Seeing the Rainbow - Modeling Sex, Gender, and Sexuality Spectrums

rubikscube's picture

When thinking about the categories of sex, gender, and sexuality, my instinct is to organize these categories so I can better understand their meanings and relationships with each other. The image above is a tree I created to show the different ways that a person can be categorized. If sticking to a binary for each of the categories, there is a limited number of options. From a class exercise we did in Gender and Technology, we discussed the concept of having sex, gender, and sexuality each being on its own spectrum. After reading from Joan Roughgarden's Evolution's Rainbow: Diversity, Gender, and Sexuality in Nature and People, we learned about the large number of variations of sex, gender, and sexuality among animals. Although Roughgarden does not necessarily suggest that humans have the same amount of these categorical variations, I still found the concept of having these categories on a spectrum interesting. Based on this idea, I attempted to create a new tree diagram to account for these spectrums.

From this tree, I created 27 distinct types of people based on the different spectrums, with several of these distinctions incorporating some type of spectrum. Because of this, I found this method of organizing these categories incomplete, as tree diagrams cannot accurately represent a spectrum in a way that can be easily understood.

This led me to using NetLogo, a programming environment used for creating models. Through this technology, I was able to use color to represent the spectrums of sex, gender, and sexuality.

 

 

References:

Roughgarden's Evolution's Rainbow

NetLogo 4.1.2 User Manual: Programming Guide

League of Reason Forum

Comments

admin's picture

play your applet?

Hi rubikscube,

Will you post your netlogo model as an applet within a page so we can all play with it?

Thanks, Ann

rubikscube's picture

applet

 Sorry for my late reply. Sure, I'll try to do this. I'm pretty sure I can make the NetLogo model into an applet, so once I figure this out, I'll post it.

Anne Dalke's picture

"We are tired of trees"

rubikscube--
I'm delighted to see you playing with ways to "figure" the diversity human sex, gender and sexuality; your beginning with a tree, finding it inadequate, then replacing with a new, and much more complex, tree diagram that still failed to accurately represent an understandable spectrum put me in mind of the famous remark by Deleuze and Guattari (quoted by Hayles in this week's reading for class): "we are tired of trees."
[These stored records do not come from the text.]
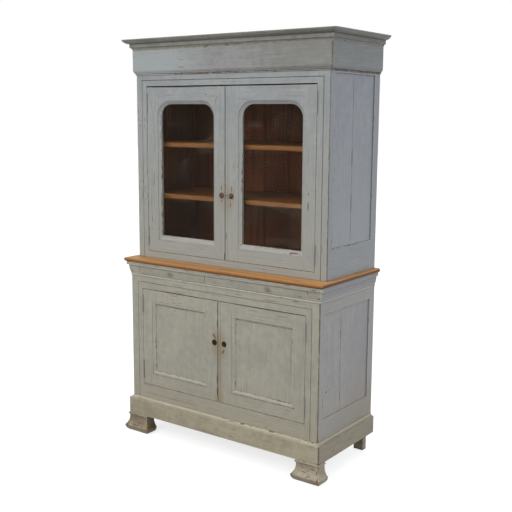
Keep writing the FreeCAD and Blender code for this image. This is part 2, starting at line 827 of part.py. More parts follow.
def build_lock(front, z):
    """Case, bolt and the keeper on the other door, all on the back of the doors."""
    back = front + door_thickness
    case_x0 = right_edge_x + lock_edge
    case = box(case_x0, case_x0 + lock_width, back, back + lock_depth, z - lock_height / 2,
               z + lock_height / 2)
    cavity = box(case_x0 + lock_wall, case_x0 + lock_width - lock_wall, back + lock_wall,
                 back + lock_depth - lock_wall, z - lock_height / 2 + lock_wall,
                 z + lock_height / 2 - lock_wall)
    bolt_y0 = back + (lock_depth - lock_bolt_thickness) / 2
    bolt_y1 = bolt_y0 + lock_bolt_thickness
    bolt_z0 = z + lock_bolt_rise
    bolt_z1 = bolt_z0 + lock_bolt_height
    bolt = box(right_edge_x + lock_bolt_set_back, case_x0 + lock_width - lock_wall - lock_bolt_tail,
               bolt_y0, bolt_y1, bolt_z0, bolt_z1)
    notch_x = lock_x + lock_throw / 2
    notch = box(notch_x - lock_notch_width / 2, notch_x + lock_notch_width / 2, bolt_y0, bolt_y1,
                bolt_z0, bolt_z0 + lock_notch_height)
    bolt = bolt.cut(notch)
    slot = box(case_x0 - overrun, case_x0 + lock_wall, bolt_y0 - sliding_clearance,
               bolt_y1 + sliding_clearance, bolt_z0 - sliding_clearance, bolt_z1 + sliding_clearance)
    case = cut_all(case, [cavity, slot, keyhole(back - lock_wall, z, lock_wall * 2)])
    keeper_x1 = left_edge_x - keeper_gap
    keeper = box(keeper_x1 - keeper_width, keeper_x1, back, bolt_y1 + keeper_clearance + keeper_wall,
                 bolt_z0 - keeper_clearance - keeper_wall, bolt_z1 + keeper_clearance + keeper_wall)
    mouth = box(keeper_x1 - keeper_width, keeper_x1, back, bolt_y1 + keeper_clearance,
                bolt_z0 - keeper_clearance, bolt_z1 + keeper_clearance)
    return case, bolt, keeper.cut(mouth)


def build_key(front, z):
    """Shank, bit and bow of the key, turned to where it stands in the photograph."""
    back = front + door_thickness
    bit_y1 = back + lock_depth - lock_wall * 2
    tip_y = front - key_length
    shank = cylinder(key_shank_radius, bit_y1 - tip_y, vec(lock_x, tip_y, z), inwards)
    bit = box(lock_x - key_bit_width / 2, lock_x + key_bit_width / 2, bit_y1 - key_bit_length, bit_y1,
              z, z + key_bit_reach)
    bow_y = tip_y - key_bow_hole
    bow = cylinder(key_bow_radius, key_bow_thickness,
                   vec(lock_x - key_bow_thickness / 2, bow_y, z), sideways)
    eye = cylinder(key_bow_hole, key_bow_thickness,
                   vec(lock_x - key_bow_thickness / 2, bow_y, z), sideways)
    key = fuse_all([shank, bit, bow.cut(eye)])
    key.rotate(vec(lock_x, 0, z), inwards, key_rest_angle)
    return key


def escutcheon(x, front, z, hole):
    disc = cylinder(escutcheon_radius, escutcheon_thickness, vec(x, front - escutcheon_thickness, z),
                    inwards)
    if hole:
        disc = disc.cut(keyhole(front - escutcheon_thickness, z, escutcheon_thickness))
    return disc


upper_lock_case, upper_lock_bolt, upper_keeper = build_lock(upper_front, upper_lock_z)
base_lock_case, base_lock_bolt, base_keeper = build_lock(base_front, base_lock_z)
keep("upper_lock_case", [upper_lock_case])
keep("upper_lock_bolt", [upper_lock_bolt])
keep("base_lock_case", [base_lock_case])
keep("base_lock_bolt", [base_lock_bolt])
keep("upper_key", [build_key(upper_front, upper_lock_z)])
upper_plates = [escutcheon(lock_x, upper_front, upper_lock_z, True),
                escutcheon(middle_x - lock_spacing, upper_front, upper_lock_z, False)]
base_plates = [escutcheon(lock_x, base_front, base_lock_z, True),
               escutcheon(middle_x - lock_spacing, base_front, base_lock_z, False)]
keep("upper_escutcheon_right", upper_plates[:1])
keep("base_escutcheon_right", base_plates[:1])

# Slide bolts that hold the left doors shut, behind the rail above them
slide_bolt_width = 9.0
slide_bolt_thickness = 5.0
slide_bolt_length = 110.0
slide_bolt_throw = 22.0
slide_bolt_stand_off = 1.0
slide_tab_width = 8.0
slide_tab_length = 9.0
staple_width = 18.0
staple_height = 10.0
staple_wall = 2.5
slide_bolt_inset = 26.0
slide_bolt_head_gap = 2.0

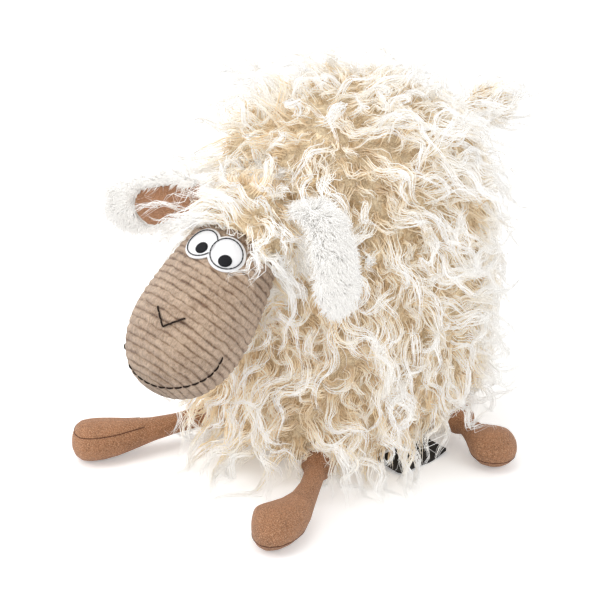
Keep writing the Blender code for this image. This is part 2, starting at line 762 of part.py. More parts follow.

You then do exactly what Hayles recommends: draw on the technological resources available to you --in this case, the Netlogo programming environment --to create a model that enables you to use color to represent the spectrums of sex, gender, and sexuality. I found this very effective (as you seemed to have, also) as a tool to illustrate the limits of the binary structure of trees, as a way to figure varieties of ways of being human.

So (after a moment of pleasure and affirmation), are you ready for a next step? One of the fascinating things about models (for me) is that they are not intended as virtual representations of some other "reality." In fact, I'd say what makes them so useful is that they are simplified versions of the world: conscious attempts not to make an image as big as the world it maps, but to highlight (as every map and model must) some selection of it. So: what's missing from your model? What does it foreground, what background? And how might you design another model to incorporate those dimensions?

Several exhibits on Serendip explore the use of computer models in science education  --you might want to check out some of those.